Landcare Research - Manaaki Whenua

Landcare-Research -Manaaki Whenua

Plant identification keys – helping to protect our bioheritage

Invasive weeds are a major biosecurity and biodiversity problem in New Zealand. Our productive and natural landscapes have been severely impacted by weeds that have rapidly become established.

Biodiversity and biosecurity professionals need to be able to quickly and accurately identify plants, and have convenient access to information about the status of plants that exist here. Often those decision makers have limited botanical qualifications, so those identification tools need to be easy to use.

<em>Cotoneaster franchetii</em>.The ornamental shrub Cotoneaster is a good example of an introduced genus that regional council staff, horticulturists and other plant decision makers need to keep an eye on. Most of the 26 species that are known to be in New Zealand have originated from the Chinese Himalaya. Some species have been cultivated in nurseries and are common in gardens. Others have spread in the wild and have become troublesome weeds. One, Cotoneaster simonsii, is banned from sale.

Cotoneasters are frost-hardy, some will grow under native forest, and their seed is effectively spread by birds. Some species have become invasive weeds in forest and scrub, and they are common on roadsides, where they often spread on to adjacent productive farmland.

Although not currently a popular garden plant, Cotoneasters are very common in established gardens and they are notoriously difficult to remove. When properties in small rural communities are abandoned and the gardens are no longer managed, the plants can quickly spread to adjoining land. Cotoneasters also attract the attention of orchardists as they are a host for fire blight, a disease of pip fruit trees.

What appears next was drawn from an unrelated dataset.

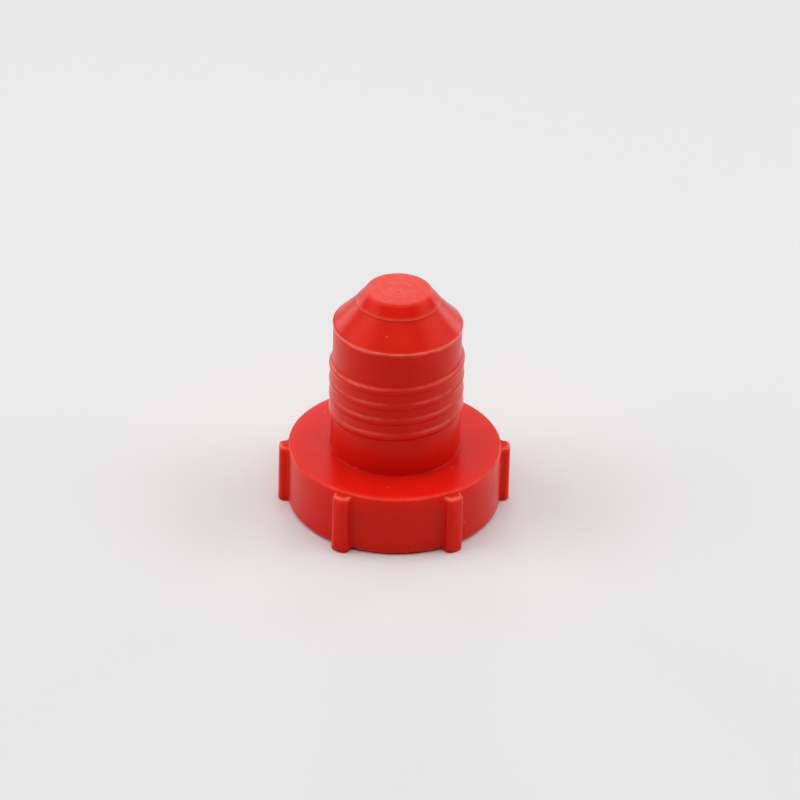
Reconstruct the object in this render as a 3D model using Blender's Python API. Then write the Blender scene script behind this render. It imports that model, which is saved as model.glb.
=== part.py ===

So how can a regional council weed manager, for example, quickly identify an unfamiliar invasive species that may be new to an area and should be quickly eradicated?

Interactive online key

Landcare Research has recently produced an interactive online key to help people identify Cotoneaster varieties by their characteristics, such as flower size, shape and colour, and leaf and fruit appearances. Although the genus has a short flowering period, the distinctive fruit hangs on the shrub for a long time, aiding identification. The key has about 500 photographic images as some Cotoneaster varieties in New Zealand are separated by very small differences.

The Cotoneaster key is the eighth plant identification key we have produced since 2007 and the tools continue to grow in popularity. The other keys cover New Zealand flowering plant genera, coprosma, grasses, weeds, native orchids and weedy daisies of the South Pacific. Collectively the keys received more than 40,000 page views in the 12 months to 30 June 2014.

Built with users in mind

Keys are created in response to users’ needs. With the Cotoneaster key, existing information was out-of-date and the genus stood out as an expanding weed threat. Even very experienced botanists said they couldn’t identify some of the common species.

Our early interactive keys were developed and tested with selected users before being put online. New keys are now published online as soon as they are created and we invite feedback from the community of users about how they can be improved or expanded.

We provide regular training sessions for users of the interactive keys. In our early workshops we introduced people to the software and then taught them how to use the keys to identify plants.  Now users find operating the keys to be so intuitive that our workshops focus on teaching people how to look at the plants.

Each new key is promoted through the New Zealand Plant Conservation Network and Landcare Research’s communication channels, including our newsletter Plant Press.

Prior to the availability of the plant identification keys, most people wanting to identify and learn about plants had to use keys in technical science publications such as the Flora of New Zealand volumes that require training in botany to use.

With growth in the use of interactive online tools, most people now prefer the interactive keys. Landcare Research staff who have conducted training sessions have noted that people without botanical qualifications are reluctant to open a flora volume, but are completely comfortable with an interactive key. Another advantage of the keys is that their content can be updated regularly.